Extract the complete listing and repeat it word for word.

[Start]

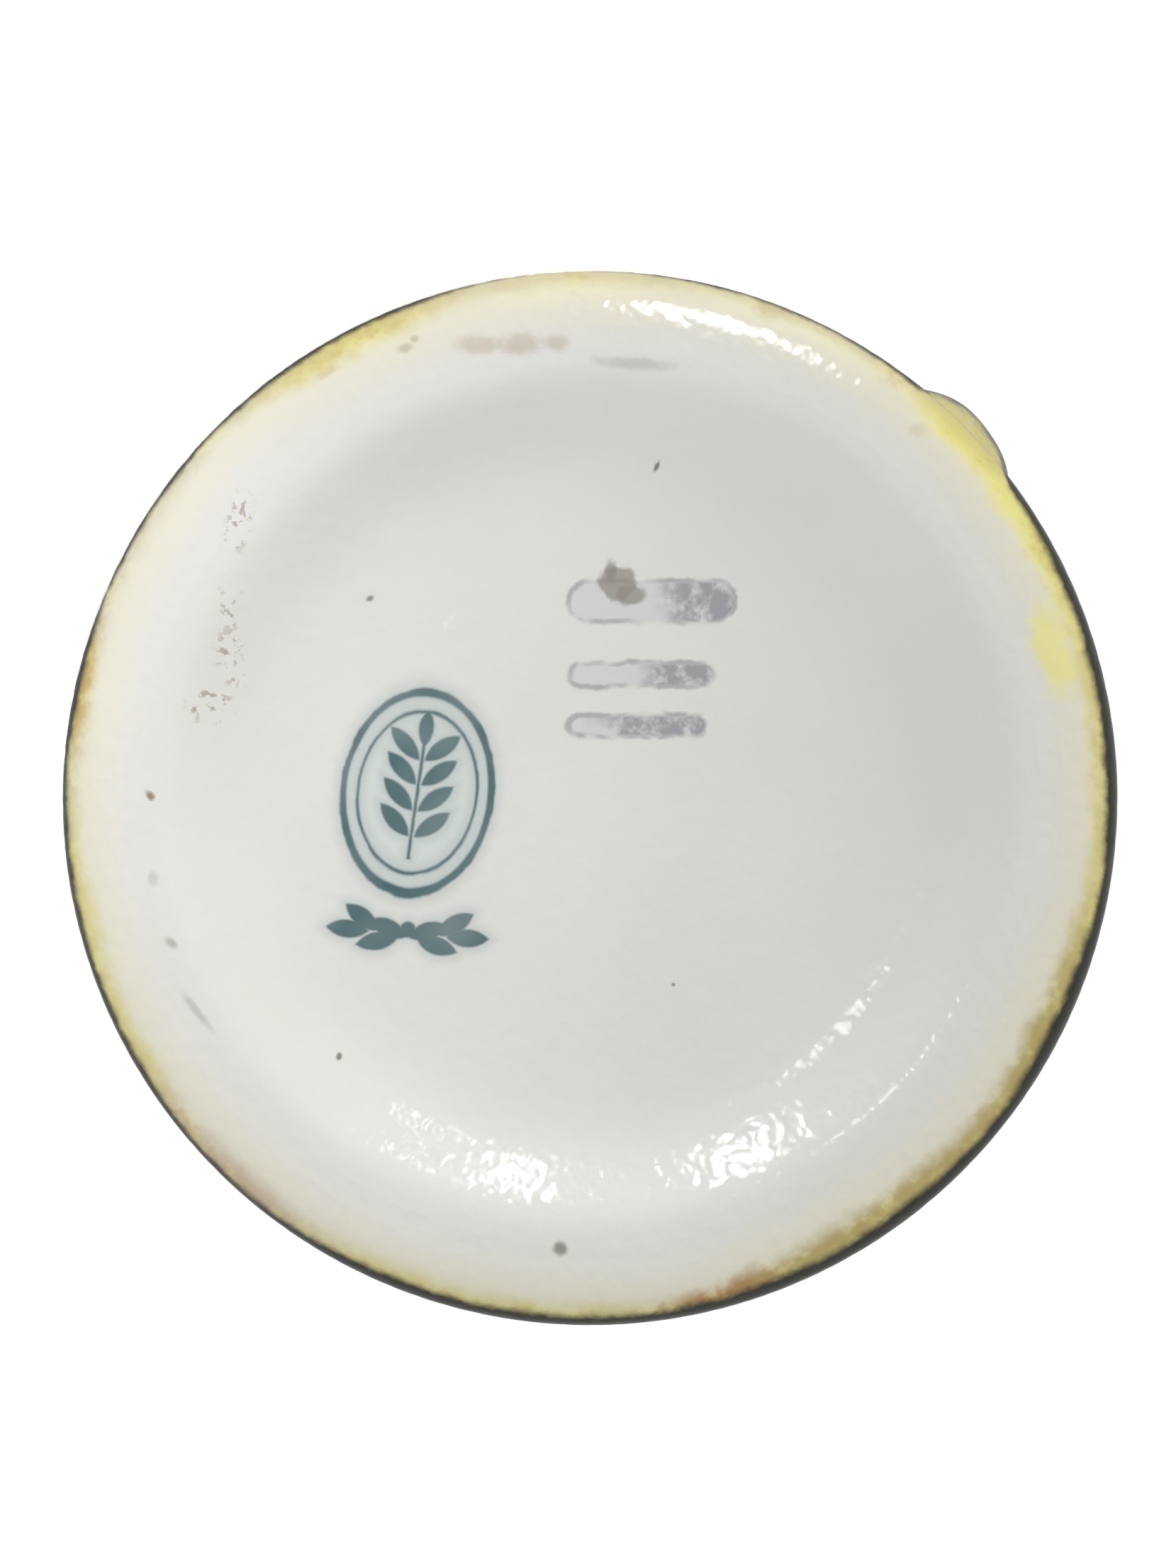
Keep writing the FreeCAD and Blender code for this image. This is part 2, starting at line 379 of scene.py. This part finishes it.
def addViolet(shader, colour):
    smear = shader.noise(1.7, 3.0, 0.65, 8.0)
    broad = shader.noise(3.6, 2.0, 0.5, 9.0)
    for right, up, halfLength, halfHeight, solidFrom in violet["dashes"]:
        along = shader.larger(abs(shader.right - right) - (halfLength - halfHeight), 0.0)
        across = shader.up - up
        edge = shader.root(along * along + across * across) - halfHeight + (smear - 0.5) * 0.8
        inside = shader.step(edge, 0.15, -0.35)
        outline = shader.step(abs(edge + 0.1), 0.36, 0.06) * shader.step(broad, 0.42, 0.56)
        reach = shader.right - right + (broad - 0.5) * 6
        solid = inside * shader.step(reach, solidFrom - violet["fadeIn"], solidFrom + violet["fadeIn"])
        solid = solid * shader.step(smear, 0.34, 0.56)
        colour = shader.mix(inside * violet["washShare"], colour, violet["wash"])
        inked = shader.larger(outline * violet["outlineShare"], solid * violet["solidShare"])
        colour = shader.mix(inked, colour, violet["ink"])
    for right, up, halfWidth, halfHeight in violet["blots"]:
        edge = shader.oval((right, up), (halfWidth, halfHeight)) + (smear - 0.5) * 1.1
        colour = shader.mix(shader.step(edge, 0.2, -0.2) * violet["blotShare"], colour, violet["blot"])
    return colour


# Stains and scuffs, most of them along the ring where the mug has stood
stains = {
    "beige": paint(205, 194, 180),
    "brown": paint(146, 124, 98),
    "grey": paint(134, 132, 120),
    # right, up, half width, half height, lean in degrees, colour, strength
    "spots": (
        (-8.6, 34.8, 1.6, 0.7, -4, "beige", 0.8),
        (-5.4, 34.9, 1.5, 0.8, 3, "beige", 0.85),
        (-2.6, 35.0, 0.9, 0.6, 0, "beige", 0.8),
        (3.4, 33.4, 2.9, 0.42, -4, "grey", 0.30),
        (-14.2, 34.6, 0.55, 0.35, 20, "brown", 0.6),
        (-13.5, 35.3, 0.35, 0.28, 0, "brown", 0.6),
        (-20.3, 32.8, 0.8, 0.35, 30, "brown", 0.45),
        (-33.8, 0.2, 0.42, 0.28, -50, "brown", 0.9),
        (-33.6, -6.2, 0.35, 0.5, 0, "grey", 0.25),
        (-32.2, -11.1, 0.5, 0.3, -40, "grey", 0.5),
        (-30.2, -16.4, 0.28, 1.7, 38, "grey", 0.35),
        (-19.8, -20.4, 0.2, 0.26, 0, "grey", 0.95),
        (-2.3, -34.6, 0.5, 0.5, 0, "grey", 0.85),
        (5.3, 26.3, 0.17, 0.42, -25, "grey", 0.95),
        (-17.6, 15.9, 0.3, 0.2, 30, "grey", 0.85),
        (6.7, -15.0, 0.16, 0.14, 0, "grey", 0.85),
        (25.3, 28.3, 0.7, 0.5, 0, "beige", 0.6),
    ),
    # right, up, half width, half height, lean: patches of short scuffs
    "scuffs": (
        (-27.0, 21.2, 0.9, 2.2, -12),
        (-27.8, 15.0, 0.7, 1.7, 0),
        (-28.0, 10.8, 1.0, 2.0, 8),
        (-29.6, 7.2, 1.5, 1.4, 20),
    ),
    "scuffSize": 0.6,
    "scuffShare": 0.6,
}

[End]

### [Expected answer]
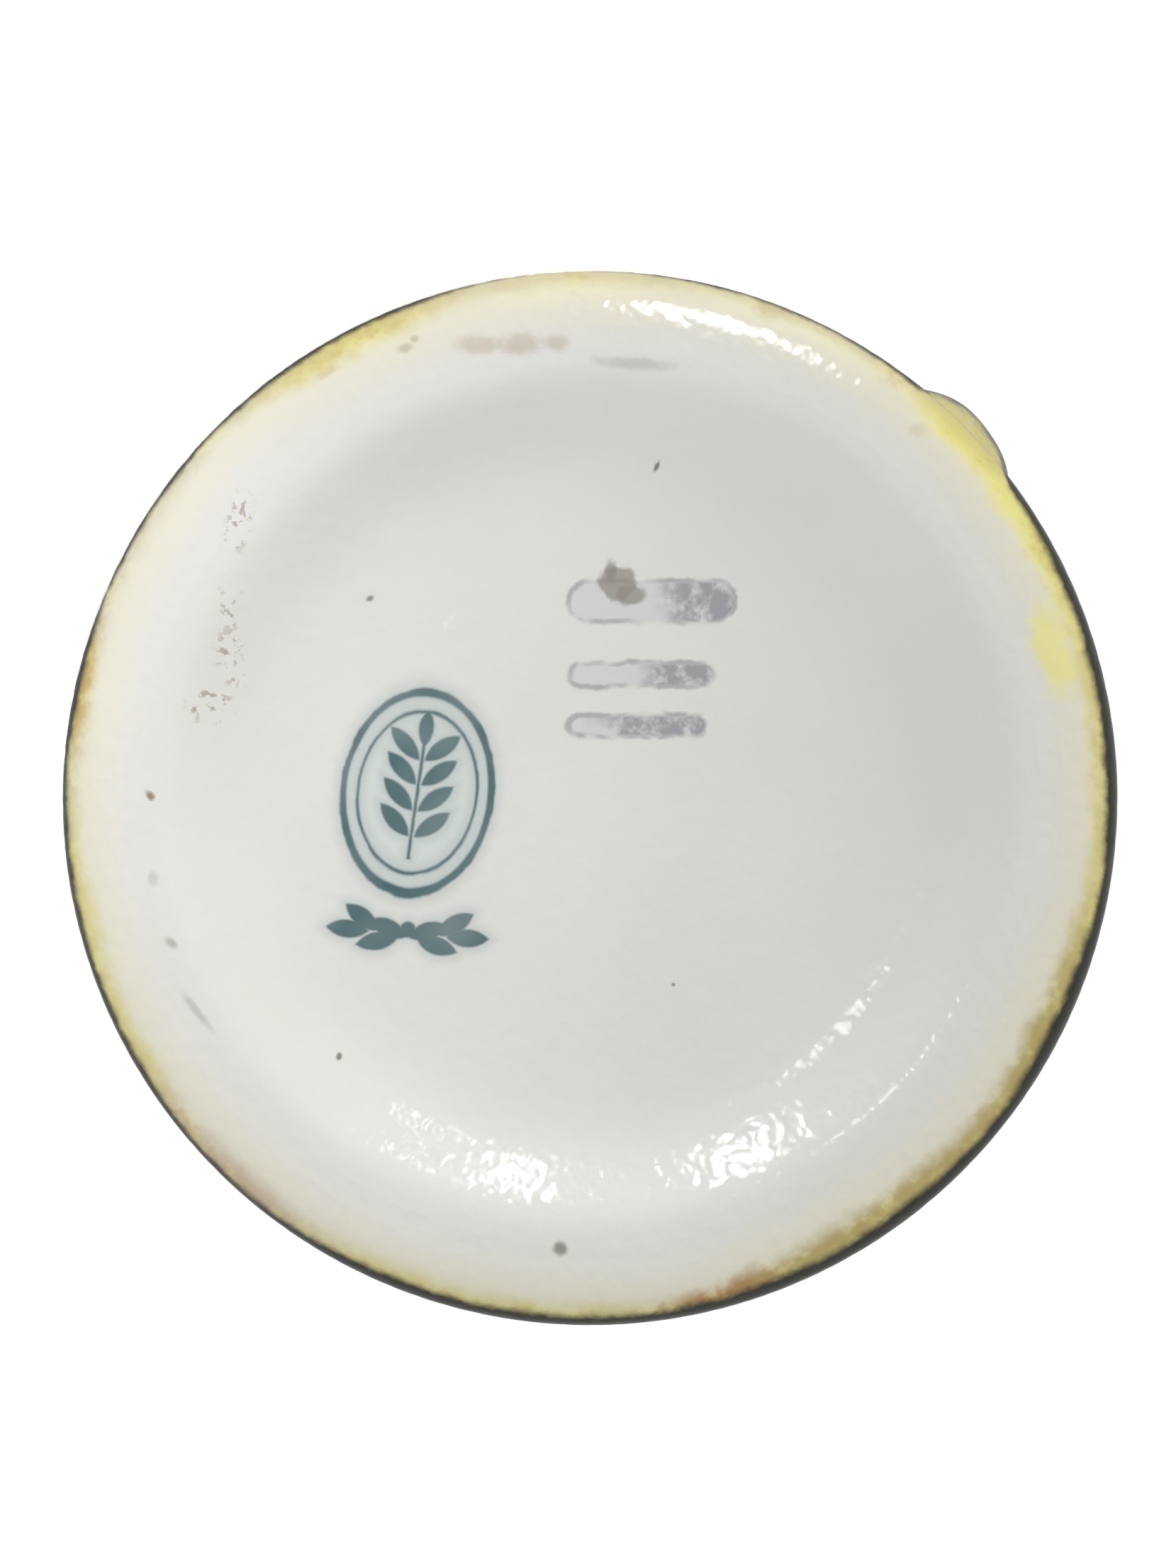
Keep writing the FreeCAD and Blender code for this image. This is part 2, starting at line 379 of scene.py. This part finishes it.
def addViolet(shader, colour):
    smear = shader.noise(1.7, 3.0, 0.65, 8.0)
    broad = shader.noise(3.6, 2.0, 0.5, 9.0)
    for right, up, halfLength, halfHeight, solidFrom in violet["dashes"]:
        along = shader.larger(abs(shader.right - right) - (halfLength - halfHeight), 0.0)
        across = shader.up - up
        edge = shader.root(along * along + across * across) - halfHeight + (smear - 0.5) * 0.8
        inside = shader.step(edge, 0.15, -0.35)
        outline = shader.step(abs(edge + 0.1), 0.36, 0.06) * shader.step(broad, 0.42, 0.56)
        reach = shader.right - right + (broad - 0.5) * 6
        solid = inside * shader.step(reach, solidFrom - violet["fadeIn"], solidFrom + violet["fadeIn"])
        solid = solid * shader.step(smear, 0.34, 0.56)
        colour = shader.mix(inside * violet["washShare"], colour, violet["wash"])
        inked = shader.larger(outline * violet["outlineShare"], solid * violet["solidShare"])
        colour = shader.mix(inked, colour, violet["ink"])
    for right, up, halfWidth, halfHeight in violet["blots"]:
        edge = shader.oval((right, up), (halfWidth, halfHeight)) + (smear - 0.5) * 1.1
        colour = shader.mix(shader.step(edge, 0.2, -0.2) * violet["blotShare"], colour, violet["blot"])
    return colour


# Stains and scuffs, most of them along the ring where the mug has stood
stains = {
    "beige": paint(205, 194, 180),
    "brown": paint(146, 124, 98),
    "grey": paint(134, 132, 120),
    # right, up, half width, half height, lean in degrees, colour, strength
    "spots": (
        (-8.6, 34.8, 1.6, 0.7, -4, "beige", 0.8),
        (-5.4, 34.9, 1.5, 0.8, 3, "beige", 0.85),
        (-2.6, 35.0, 0.9, 0.6, 0, "beige", 0.8),
        (3.4, 33.4, 2.9, 0.42, -4, "grey", 0.30),
        (-14.2, 34.6, 0.55, 0.35, 20, "brown", 0.6),
        (-13.5, 35.3, 0.35, 0.28, 0, "brown", 0.6),
        (-20.3, 32.8, 0.8, 0.35, 30, "brown", 0.45),
        (-33.8, 0.2, 0.42, 0.28, -50, "brown", 0.9),
        (-33.6, -6.2, 0.35, 0.5, 0, "grey", 0.25),
        (-32.2, -11.1, 0.5, 0.3, -40, "grey", 0.5),
        (-30.2, -16.4, 0.28, 1.7, 38, "grey", 0.35),
        (-19.8, -20.4, 0.2, 0.26, 0, "grey", 0.95),
        (-2.3, -34.6, 0.5, 0.5, 0, "grey", 0.85),
        (5.3, 26.3, 0.17, 0.42, -25, "grey", 0.95),
        (-17.6, 15.9, 0.3, 0.2, 30, "grey", 0.85),
        (6.7, -15.0, 0.16, 0.14, 0, "grey", 0.85),
        (25.3, 28.3, 0.7, 0.5, 0, "beige", 0.6),
    ),
    # right, up, half width, half height, lean: patches of short scuffs
    "scuffs": (
        (-27.0, 21.2, 0.9, 2.2, -12),
        (-27.8, 15.0, 0.7, 1.7, 0),
        (-28.0, 10.8, 1.0, 2.0, 8),
        (-29.6, 7.2, 1.5, 1.4, 20),
    ),
    "scuffSize": 0.6,
    "scuffShare": 0.6,
}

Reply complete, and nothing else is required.